***** The records *****

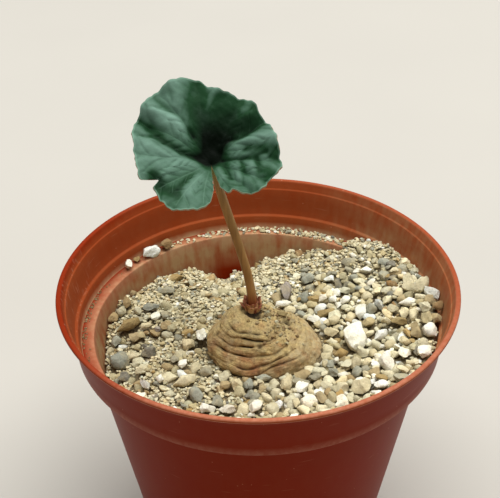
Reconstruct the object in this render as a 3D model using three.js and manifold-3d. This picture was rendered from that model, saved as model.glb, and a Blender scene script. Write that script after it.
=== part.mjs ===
// A caudex plant with one leaf in a round plastic pot full of mineral grit. Millimetres, +Z up.
// The origin is on the pot's axis, in the plane that the pot stands on. The picture's viewer is at -Y.
import * as THREE from "three";
import { mergeVertices } from "three/addons/utils/BufferGeometryUtils.js";
import Module from "manifold-3d";

const wasm = await Module();
wasm.setup();

// Driving dimensions
const GAP = 0.3;
const ROUND_SIDES = 48;

const POT = {
  height: 95,
  rimRadius: 60,
  rimWidth: 1.4,
  lipHeight: 1.2,
  lipOverhang: 1.5,
  stepDepth: 2.6,
  stepRadius: 57.6,
  ridgeDepth: 11.3,
  ridgeRadius: 55.3,
  ridgeWidth: 0.9,
  ledgeDepth: 15.8,
  ledgeOuterRadius: 53.7,
  ledgeInnerRadius: 50,
  collarFootDepth: 16.9,
  collarFootRadius: 55.15,
  creaseDepth: 14,
  creaseRadius: 55.45,
  bodyTopRadius: 51.1,
  footRadius: 36.4,
  footRingWidth: 3.6,
  footRecess: 2.2,
  floorThickness: 2,
  wall: 1.2,
};
const DRAIN = { count: 6, radius: 4, placedAt: 22 };

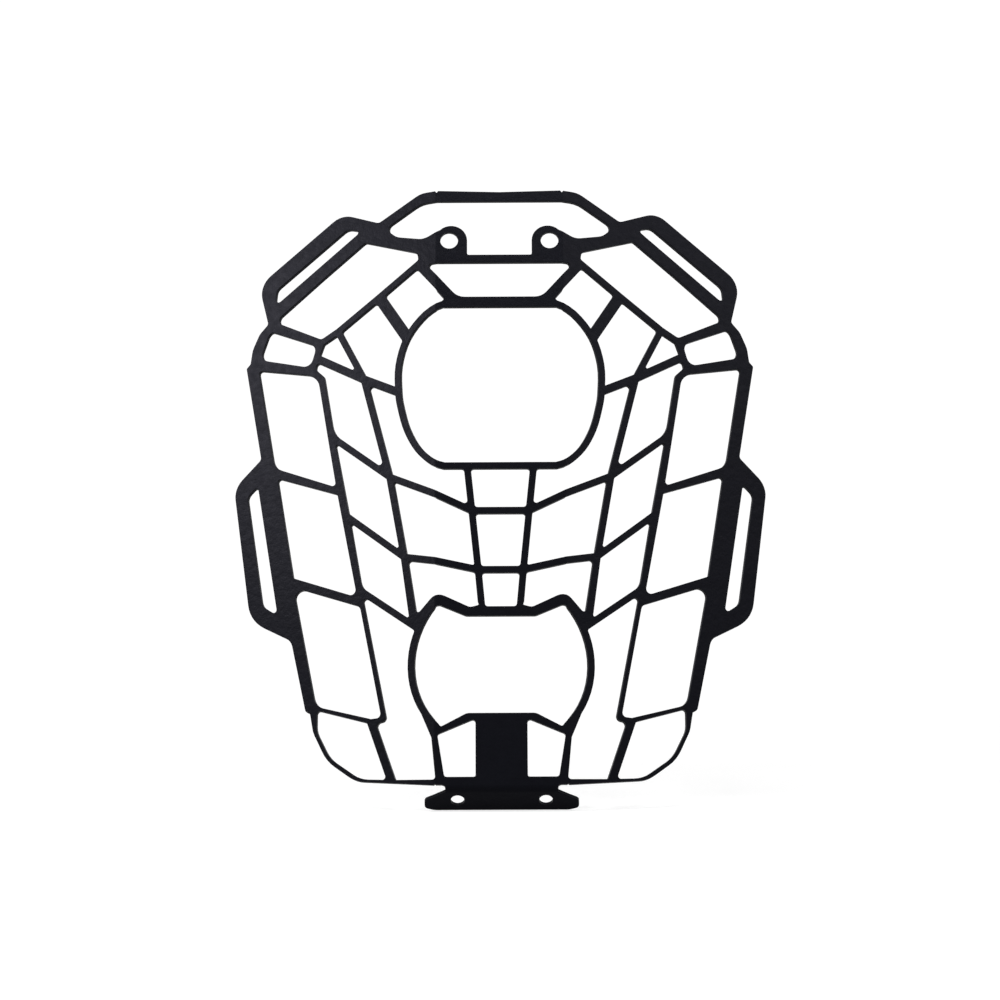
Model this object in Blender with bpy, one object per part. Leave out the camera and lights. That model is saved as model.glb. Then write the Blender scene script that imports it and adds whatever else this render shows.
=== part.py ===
"""Motorcycle headlight guard.

One steel sheet, cut by laser into an open lattice and folded along three lines:
two side wings go back along upright folds, and a mounting flange goes back
along the foot. The blank is drawn flat in millimetres, as (across, up) on the
front face, at its full thickness, scored where the folds run and then folded by
a formula. The guard leans back as it does on the bike, with its front to -Y and
+Z up. The origin is on the back face, in the middle of the brow bar that
carries the two upper tabs.
"""

import math

import bmesh
import bpy
from mathutils import Vector

MM = 0.001
WELD = 0.00005

# Sheet and folds
SHEET = 2.0
BEND_INSIDE_RADIUS = 2.0
FOLD_HALF_SPAN = 32.5
WING_ANGLE = math.radians(20.0)
FLANGE_ANGLE = math.radians(57.0)
LEAN = math.radians(20.0)
WING_FOLD_FACETS = 3
FLANGE_FOLD_FACETS = 8

# Bar widths
RIM = 4.6
RIM_SIDE = 5.1
RIM_STEP = 3.4
RIM_HEEL = 1.8
RIM_FOOT = 2.1
TOP_BAR = 5.0
CROWN_BAR = 5.5
BROW_BAR = 4.2
STOUT = 3.9
BAR = 3.2
STRUT = 5.7
RING = 3.2
FINE = 2.1

# Corners
CORNER = 1.5
FIRM_CORNER = 0.8
CHORD_ERROR = 0.05
CURVE_STEPS = 4
SHORTEST_STEP = 0.15
NEARLY_STRAIGHT = 0.05

# Mounting holes
UPPER_HOLE = 9.5
UPPER_HOLE_HALF_SPAN = 25.9
UPPER_HOLE_RISE = 10.4
UPPER_TAB_RADIUS = 8.1
UPPER_TAB_INSET = 1.0
LOWER_HOLE = 7.0
LOWER_HOLE_HALF_SPAN = 21.4
LOWER_HOLE_DROP = 9.2
FLANGE_MARGIN = 6.1

# Heights on the blank, each from the line above it. Zero is the brow bar.
TOP_HEIGHT = 37.7
TOP_RISE = 0.8
CROWN_DROP = 24.2
LAMP_HEIGHT = 89.5
HIGH_RUNG_DROP = 23.9
LOW_RUNG_DROP = 31.1
CHIN_DROP = 21.3
LOWER_LAMP_DROP = 27.0
LOWER_RING_RADIUS = 43.6
LOWER_RING_RISE = 29.3
LOWER_RING_FALL = 30.9
FOOT_DROP = 61.2
FLANGE_LINE_DROP = 0.3

CROWN = -CROWN_DROP
RING_FOOT = CROWN - LAMP_HEIGHT
RUNG_HIGH = RING_FOOT - HIGH_RUNG_DROP
RUNG_LOW = RUNG_HIGH - LOW_RUNG_DROP
CHIN = RUNG_LOW - CHIN_DROP
LOWER_LAMP = CHIN - LOWER_LAMP_DROP
BOTTOM_EDGE = LOWER_LAMP - FOOT_DROP
FLANGE_LINE = BOTTOM_EDGE - FLANGE_LINE_DROP

# The two folds end in small notches
NOTCH_HALF = 0.9
NOTCH_DEPTH = 1.1
FOOT_NOTCH_DEPTH = 0.5

# The flange stands clear of the lattice beside it by a slot
FLANGE_NECK_HALF = 27.2
FLANGE_SLOT_TOP = BOTTOM_EDGE - 4.1
FLANGE_EAR_HALF = 37.3

TONGUE_HALF = 12.5
NAME = "headlight_guard"


def smooth_curve(points):
    """Points along a smooth curve that passes through every given point."""
    ends = [points[0]] + list(points) + [points[-1]]
    curve = []
    for index in range(len(points) - 1):
        before, start, end, after = (Vector(p) for p in ends[index:index + 4])
        for step in range(CURVE_STEPS):
            t = step / CURVE_STEPS
            slope_start = (end - before) / 2
            slope_end = (after - start) / 2
            curve.append(
                start * (2 * t**3 - 3 * t**2 + 1)
                + slope_start * (t**3 - 2 * t**2 + t)
                + end * (3 * t**2 - 2 * t**3)
                + slope_end * (t**3 - t**2)
            )
    curve.append(Vector(points[-1]))
    return [tuple(p) for p in curve]


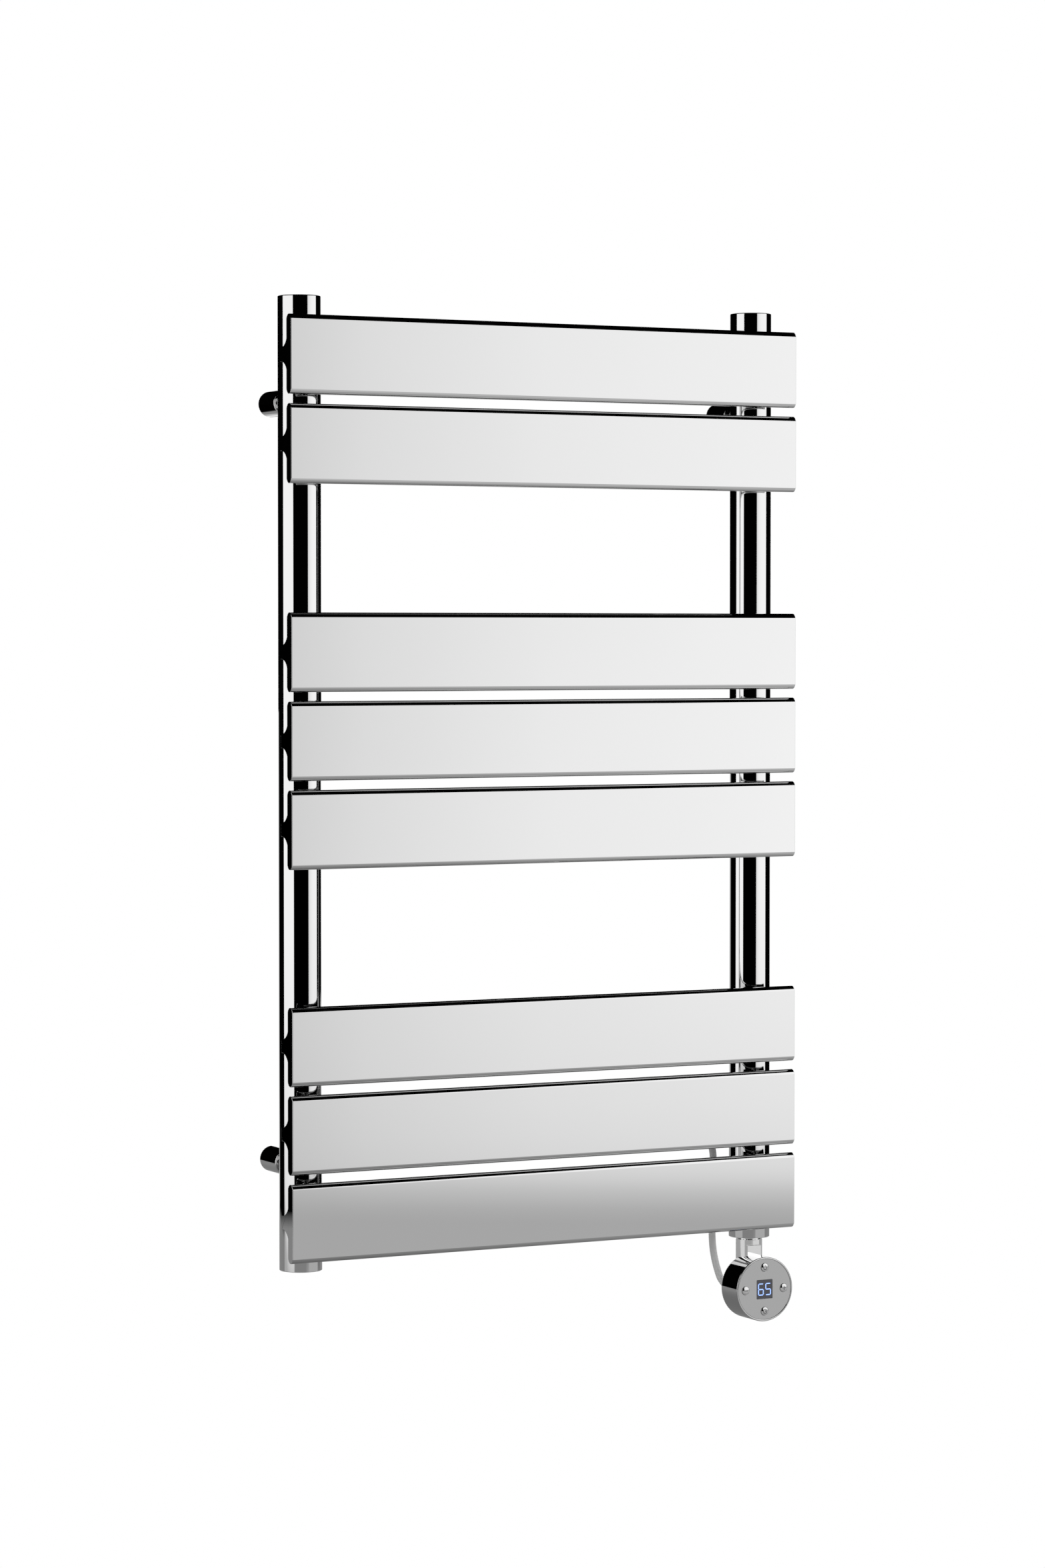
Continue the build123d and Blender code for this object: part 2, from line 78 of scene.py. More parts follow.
# ---------------------------------------------------------------- materials
def material(name):
    """A new material with its node tree and its shader."""
    made = bpy.data.materials.new(name)
    made.use_nodes = True
    tree = made.node_tree
    return made, tree, tree.nodes["Principled BSDF"]


def link(tree, output, target):
    tree.links.new(output, target)


def object_place(tree):
    """The shaded point in object space."""
    return tree.nodes.new("ShaderNodeTexCoord").outputs["Object"]


def noise(tree, scale, detail=2.0, stretch=(1, 1, 1)):
    """Noise in object space, optionally stretched."""
    mapping = tree.nodes.new("ShaderNodeMapping")
    mapping.inputs["Scale"].default_value = stretch
    texture = tree.nodes.new("ShaderNodeTexNoise")
    texture.inputs["Scale"].default_value = scale
    texture.inputs["Detail"].default_value = detail
    link(tree, object_place(tree), mapping.inputs["Vector"])
    link(tree, mapping.outputs["Vector"], texture.inputs["Vector"])
    return texture.outputs["Fac"]


# Noise scales are per metre.
NOISE_LOW, NOISE_HIGH = 0.3, 0.7
TINT_SCALE = 5.0
STEEL_GROOVE_SCALE = 900.0
SKIN_SCALE = 1400.0
PATCH_SCALE = 60.0


def spread(tree, value, low, high):
    """Maps noise, which seldom leaves its own low and high, onto low to high."""
    ranged = tree.nodes.new("ShaderNodeMapRange")
    ranged.inputs["From Min"].default_value = NOISE_LOW
    ranged.inputs["From Max"].default_value = NOISE_HIGH
    ranged.inputs["To Min"].default_value = low
    ranged.inputs["To Max"].default_value = high
    link(tree, value, ranged.inputs["Value"])
    return ranged.outputs["Result"]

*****

Set task: Write out the full listing exactly as given.

Expected answer:
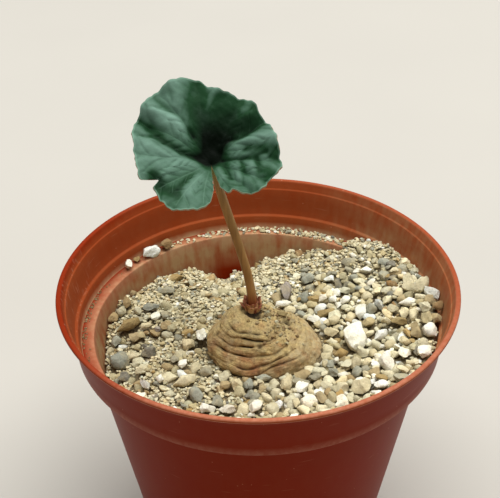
Reconstruct the object in this render as a 3D model using three.js and manifold-3d. This picture was rendered from that model, saved as model.glb, and a Blender scene script. Write that script after it.
=== part.mjs ===
// A caudex plant with one leaf in a round plastic pot full of mineral grit. Millimetres, +Z up.
// The origin is on the pot's axis, in the plane that the pot stands on. The picture's viewer is at -Y.
import * as THREE from "three";
import { mergeVertices } from "three/addons/utils/BufferGeometryUtils.js";
import Module from "manifold-3d";

const wasm = await Module();
wasm.setup();

// Driving dimensions
const GAP = 0.3;
const ROUND_SIDES = 48;

const POT = {
  height: 95,
  rimRadius: 60,
  rimWidth: 1.4,
  lipHeight: 1.2,
  lipOverhang: 1.5,
  stepDepth: 2.6,
  stepRadius: 57.6,
  ridgeDepth: 11.3,
  ridgeRadius: 55.3,
  ridgeWidth: 0.9,
  ledgeDepth: 15.8,
  ledgeOuterRadius: 53.7,
  ledgeInnerRadius: 50,
  collarFootDepth: 16.9,
  collarFootRadius: 55.15,
  creaseDepth: 14,
  creaseRadius: 55.45,
  bodyTopRadius: 51.1,
  footRadius: 36.4,
  footRingWidth: 3.6,
  footRecess: 2.2,
  floorThickness: 2,
  wall: 1.2,
};
const DRAIN = { count: 6, radius: 4, placedAt: 22 };

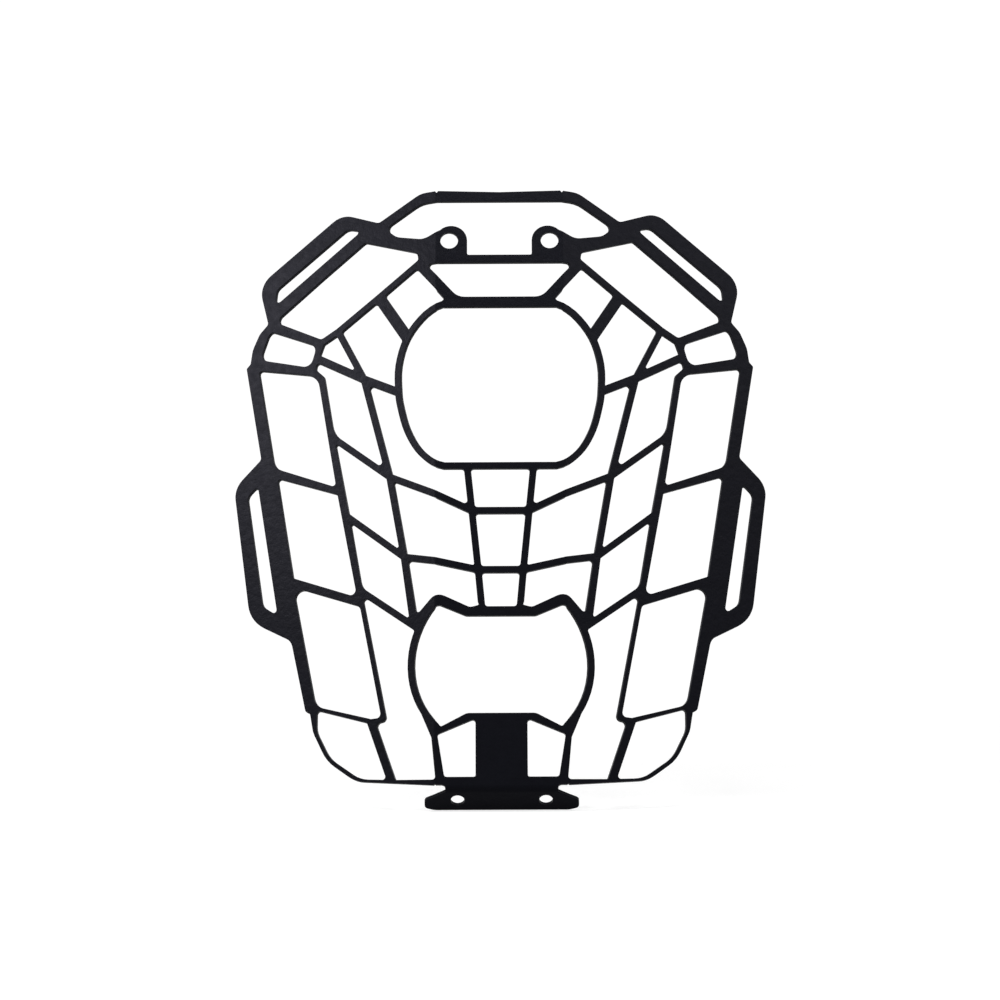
Model this object in Blender with bpy, one object per part. Leave out the camera and lights. That model is saved as model.glb. Then write the Blender scene script that imports it and adds whatever else this render shows.
=== part.py ===
"""Motorcycle headlight guard.

One steel sheet, cut by laser into an open lattice and folded along three lines:
two side wings go back along upright folds, and a mounting flange goes back
along the foot. The blank is drawn flat in millimetres, as (across, up) on the
front face, at its full thickness, scored where the folds run and then folded by
a formula. The guard leans back as it does on the bike, with its front to -Y and
+Z up. The origin is on the back face, in the middle of the brow bar that
carries the two upper tabs.
"""

import math

import bmesh
import bpy
from mathutils import Vector

MM = 0.001
WELD = 0.00005

# Sheet and folds
SHEET = 2.0
BEND_INSIDE_RADIUS = 2.0
FOLD_HALF_SPAN = 32.5
WING_ANGLE = math.radians(20.0)
FLANGE_ANGLE = math.radians(57.0)
LEAN = math.radians(20.0)
WING_FOLD_FACETS = 3
FLANGE_FOLD_FACETS = 8

# Bar widths
RIM = 4.6
RIM_SIDE = 5.1
RIM_STEP = 3.4
RIM_HEEL = 1.8
RIM_FOOT = 2.1
TOP_BAR = 5.0
CROWN_BAR = 5.5
BROW_BAR = 4.2
STOUT = 3.9
BAR = 3.2
STRUT = 5.7
RING = 3.2
FINE = 2.1

# Corners
CORNER = 1.5
FIRM_CORNER = 0.8
CHORD_ERROR = 0.05
CURVE_STEPS = 4
SHORTEST_STEP = 0.15
NEARLY_STRAIGHT = 0.05

# Mounting holes
UPPER_HOLE = 9.5
UPPER_HOLE_HALF_SPAN = 25.9
UPPER_HOLE_RISE = 10.4
UPPER_TAB_RADIUS = 8.1
UPPER_TAB_INSET = 1.0
LOWER_HOLE = 7.0
LOWER_HOLE_HALF_SPAN = 21.4
LOWER_HOLE_DROP = 9.2
FLANGE_MARGIN = 6.1

# Heights on the blank, each from the line above it. Zero is the brow bar.
TOP_HEIGHT = 37.7
TOP_RISE = 0.8
CROWN_DROP = 24.2
LAMP_HEIGHT = 89.5
HIGH_RUNG_DROP = 23.9
LOW_RUNG_DROP = 31.1
CHIN_DROP = 21.3
LOWER_LAMP_DROP = 27.0
LOWER_RING_RADIUS = 43.6
LOWER_RING_RISE = 29.3
LOWER_RING_FALL = 30.9
FOOT_DROP = 61.2
FLANGE_LINE_DROP = 0.3

CROWN = -CROWN_DROP
RING_FOOT = CROWN - LAMP_HEIGHT
RUNG_HIGH = RING_FOOT - HIGH_RUNG_DROP
RUNG_LOW = RUNG_HIGH - LOW_RUNG_DROP
CHIN = RUNG_LOW - CHIN_DROP
LOWER_LAMP = CHIN - LOWER_LAMP_DROP
BOTTOM_EDGE = LOWER_LAMP - FOOT_DROP
FLANGE_LINE = BOTTOM_EDGE - FLANGE_LINE_DROP

# The two folds end in small notches
NOTCH_HALF = 0.9
NOTCH_DEPTH = 1.1
FOOT_NOTCH_DEPTH = 0.5

# The flange stands clear of the lattice beside it by a slot
FLANGE_NECK_HALF = 27.2
FLANGE_SLOT_TOP = BOTTOM_EDGE - 4.1
FLANGE_EAR_HALF = 37.3

TONGUE_HALF = 12.5
NAME = "headlight_guard"


def smooth_curve(points):
    """Points along a smooth curve that passes through every given point."""
    ends = [points[0]] + list(points) + [points[-1]]
    curve = []
    for index in range(len(points) - 1):
        before, start, end, after = (Vector(p) for p in ends[index:index + 4])
        for step in range(CURVE_STEPS):
            t = step / CURVE_STEPS
            slope_start = (end - before) / 2
            slope_end = (after - start) / 2
            curve.append(
                start * (2 * t**3 - 3 * t**2 + 1)
                + slope_start * (t**3 - 2 * t**2 + t)
                + end * (3 * t**2 - 2 * t**3)
                + slope_end * (t**3 - t**2)
            )
    curve.append(Vector(points[-1]))
    return [tuple(p) for p in curve]


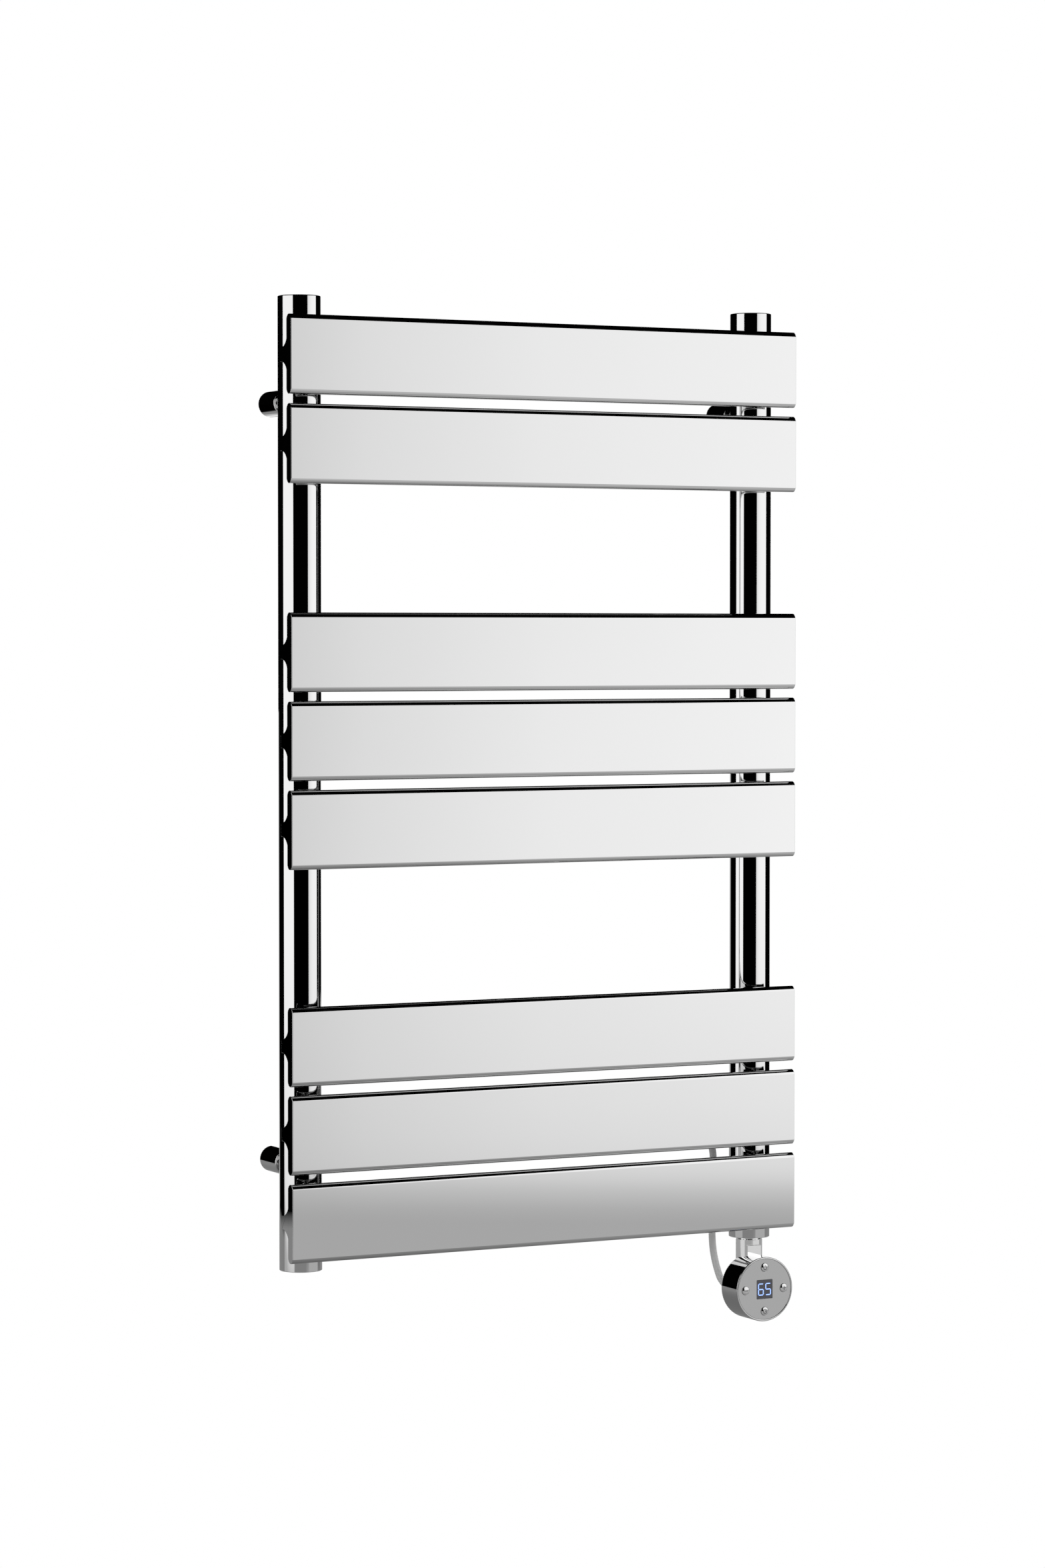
Continue the build123d and Blender code for this object: part 2, from line 78 of scene.py. More parts follow.
# ---------------------------------------------------------------- materials
def material(name):
    """A new material with its node tree and its shader."""
    made = bpy.data.materials.new(name)
    made.use_nodes = True
    tree = made.node_tree
    return made, tree, tree.nodes["Principled BSDF"]


def link(tree, output, target):
    tree.links.new(output, target)


def object_place(tree):
    """The shaded point in object space."""
    return tree.nodes.new("ShaderNodeTexCoord").outputs["Object"]


def noise(tree, scale, detail=2.0, stretch=(1, 1, 1)):
    """Noise in object space, optionally stretched."""
    mapping = tree.nodes.new("ShaderNodeMapping")
    mapping.inputs["Scale"].default_value = stretch
    texture = tree.nodes.new("ShaderNodeTexNoise")
    texture.inputs["Scale"].default_value = scale
    texture.inputs["Detail"].default_value = detail
    link(tree, object_place(tree), mapping.inputs["Vector"])
    link(tree, mapping.outputs["Vector"], texture.inputs["Vector"])
    return texture.outputs["Fac"]


# Noise scales are per metre.
NOISE_LOW, NOISE_HIGH = 0.3, 0.7
TINT_SCALE = 5.0
STEEL_GROOVE_SCALE = 900.0
SKIN_SCALE = 1400.0
PATCH_SCALE = 60.0


def spread(tree, value, low, high):
    """Maps noise, which seldom leaves its own low and high, onto low to high."""
    ranged = tree.nodes.new("ShaderNodeMapRange")
    ranged.inputs["From Min"].default_value = NOISE_LOW
    ranged.inputs["From Max"].default_value = NOISE_HIGH
    ranged.inputs["To Min"].default_value = low
    ranged.inputs["To Max"].default_value = high
    link(tree, value, ranged.inputs["Value"])
    return ranged.outputs["Result"]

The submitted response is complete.